Direction
Reproduce each line exactly.

Material
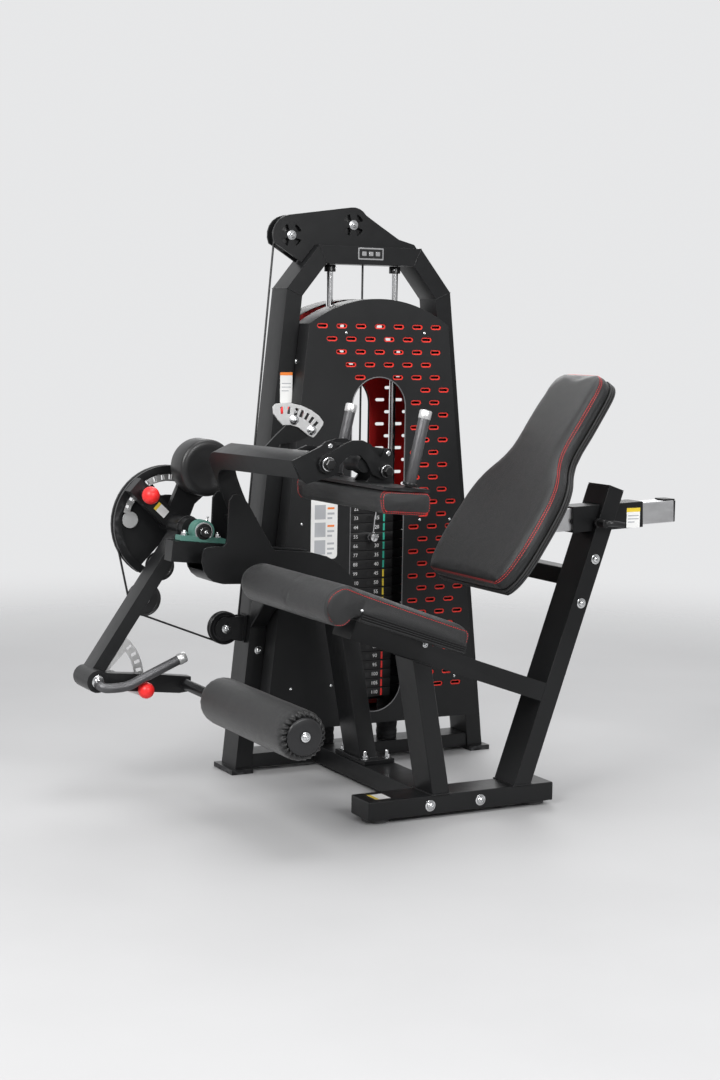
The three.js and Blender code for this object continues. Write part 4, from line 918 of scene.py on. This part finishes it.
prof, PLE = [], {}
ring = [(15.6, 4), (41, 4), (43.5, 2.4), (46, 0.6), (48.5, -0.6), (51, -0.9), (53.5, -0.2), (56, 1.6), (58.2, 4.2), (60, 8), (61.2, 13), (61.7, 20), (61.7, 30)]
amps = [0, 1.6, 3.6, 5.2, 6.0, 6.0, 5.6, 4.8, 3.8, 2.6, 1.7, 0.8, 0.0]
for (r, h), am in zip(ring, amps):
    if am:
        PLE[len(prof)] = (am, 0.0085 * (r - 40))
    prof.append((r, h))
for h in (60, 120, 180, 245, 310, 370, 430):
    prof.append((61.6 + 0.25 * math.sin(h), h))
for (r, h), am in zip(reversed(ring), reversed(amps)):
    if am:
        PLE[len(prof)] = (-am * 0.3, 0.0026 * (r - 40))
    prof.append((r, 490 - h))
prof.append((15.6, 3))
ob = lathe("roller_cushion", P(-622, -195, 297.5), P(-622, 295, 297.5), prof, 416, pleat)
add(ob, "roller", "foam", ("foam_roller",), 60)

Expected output
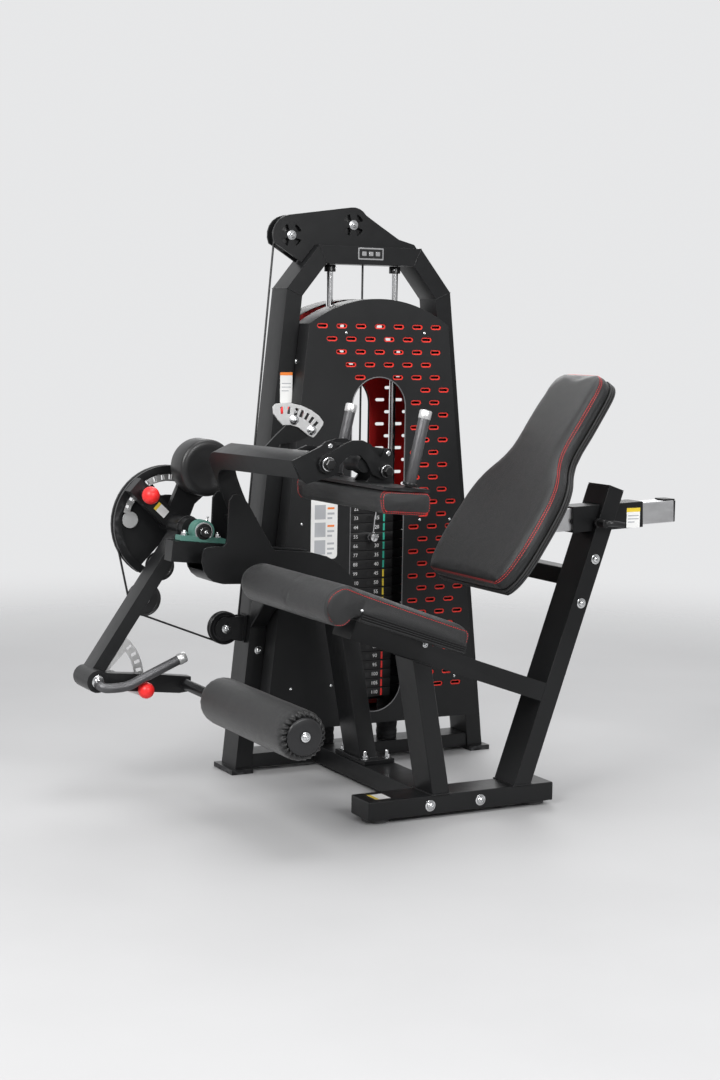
The three.js and Blender code for this object continues. Write part 4, from line 918 of scene.py on. This part finishes it.
prof, PLE = [], {}
ring = [(15.6, 4), (41, 4), (43.5, 2.4), (46, 0.6), (48.5, -0.6), (51, -0.9), (53.5, -0.2), (56, 1.6), (58.2, 4.2), (60, 8), (61.2, 13), (61.7, 20), (61.7, 30)]
amps = [0, 1.6, 3.6, 5.2, 6.0, 6.0, 5.6, 4.8, 3.8, 2.6, 1.7, 0.8, 0.0]
for (r, h), am in zip(ring, amps):
    if am:
        PLE[len(prof)] = (am, 0.0085 * (r - 40))
    prof.append((r, h))
for h in (60, 120, 180, 245, 310, 370, 430):
    prof.append((61.6 + 0.25 * math.sin(h), h))
for (r, h), am in zip(reversed(ring), reversed(amps)):
    if am:
        PLE[len(prof)] = (-am * 0.3, 0.0026 * (r - 40))
    prof.append((r, 490 - h))
prof.append((15.6, 3))
ob = lathe("roller_cushion", P(-622, -195, 297.5), P(-622, 295, 297.5), prof, 416, pleat)
add(ob, "roller", "foam", ("foam_roller",), 60)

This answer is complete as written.